La farsa finirà in un flop, ma non per Descalzi, che invece avrà conseguito il suo obbiettivo, fare gli interessi di Blackrock Vanguard e degli altri fondi.

Il flop sarà per l’Italia e per il governo, che non sarà in grado di assicurare al paese il fabbisogno di gas ed in generale di idrocarburi e di energia.

Il flop sarà anche di Giorgia Meloni. Su di lei ci si può porre una serie di domande. Perché è andata a Tripoli a trattare con un governo sostenuto dalle milizie tripoline complici degli scafisti e non anche a Bengasi? Perché lei, con la sua storia, non si è espressa per la fine dell’embargo alla Libia, visto che finisce per favorire lo schiavismo migrazionista?
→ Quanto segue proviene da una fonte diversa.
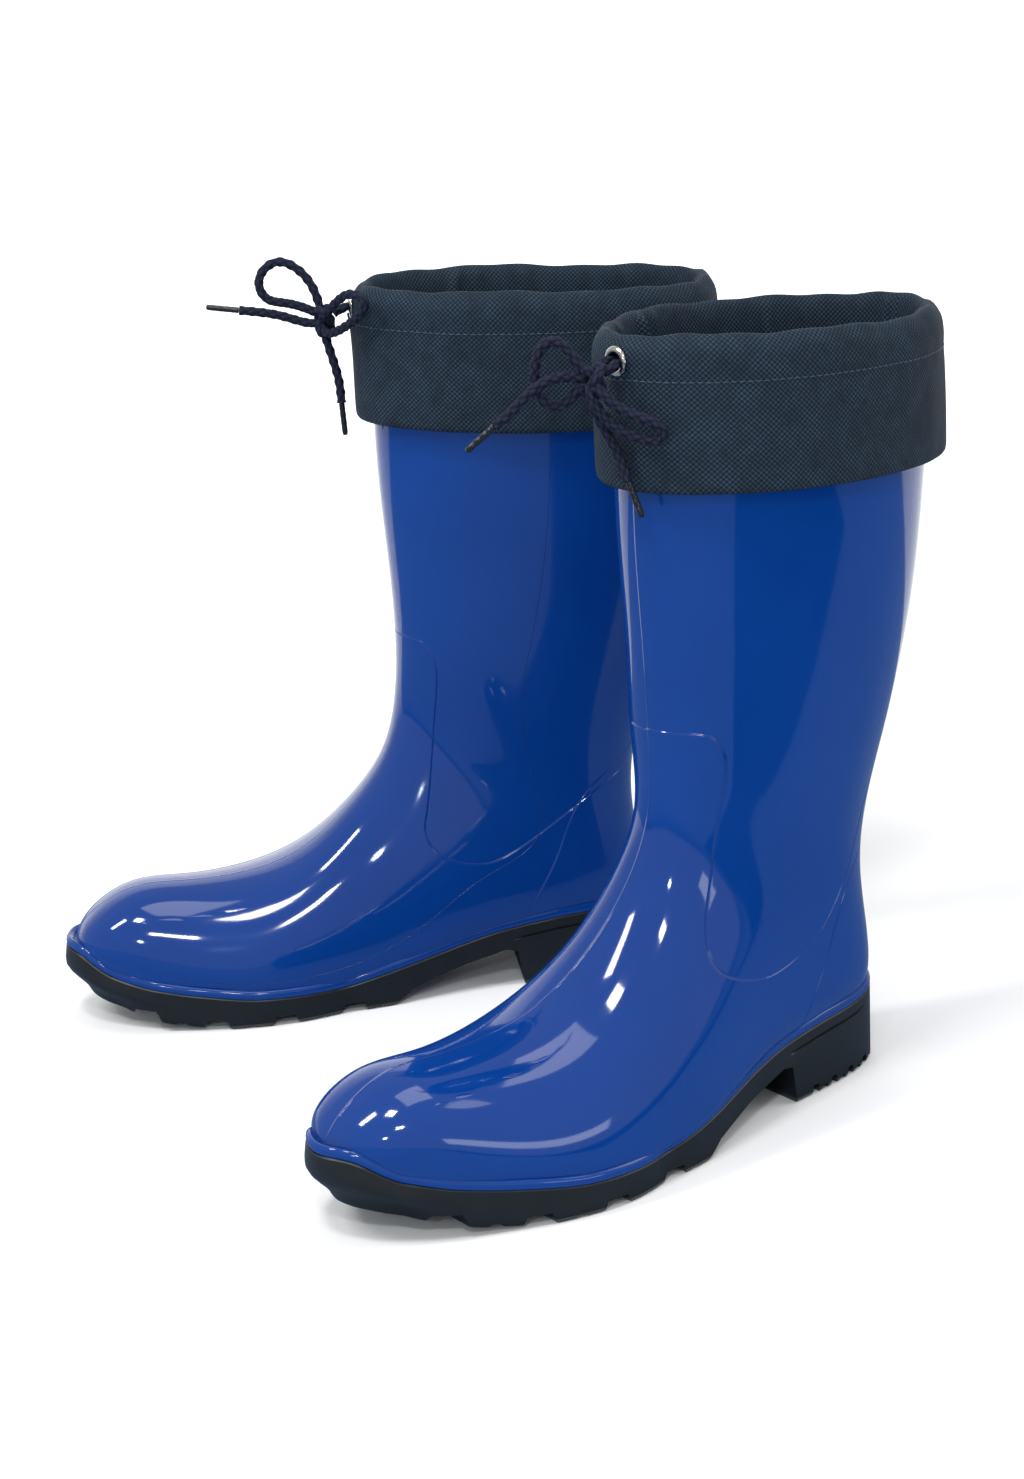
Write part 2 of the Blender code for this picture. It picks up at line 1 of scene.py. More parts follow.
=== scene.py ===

Soprattutto, però, come ha potuto la Meloni non accorgersi della farsa e farsi accompagnare in Libia da Descalzi?  Come ha potuto non capire che l’ENI ed “i mercati finanziari” non hanno affatto a cuore il bene dell’Italia e quindi l’approvvigionamento di energia e soprattutto metano a basso costo. La “patriota”, molto probabilmente è in buona fede, ma al dunque si è dimostrata troppo “responsabile” ed anche troppo prudente e dopo decenni di opposizione troppo intimorita dai poteri forti per imprimere un vero cambiamento all’Italia

Forse dobbiamo prepararci ad un prossimo giro di giostra.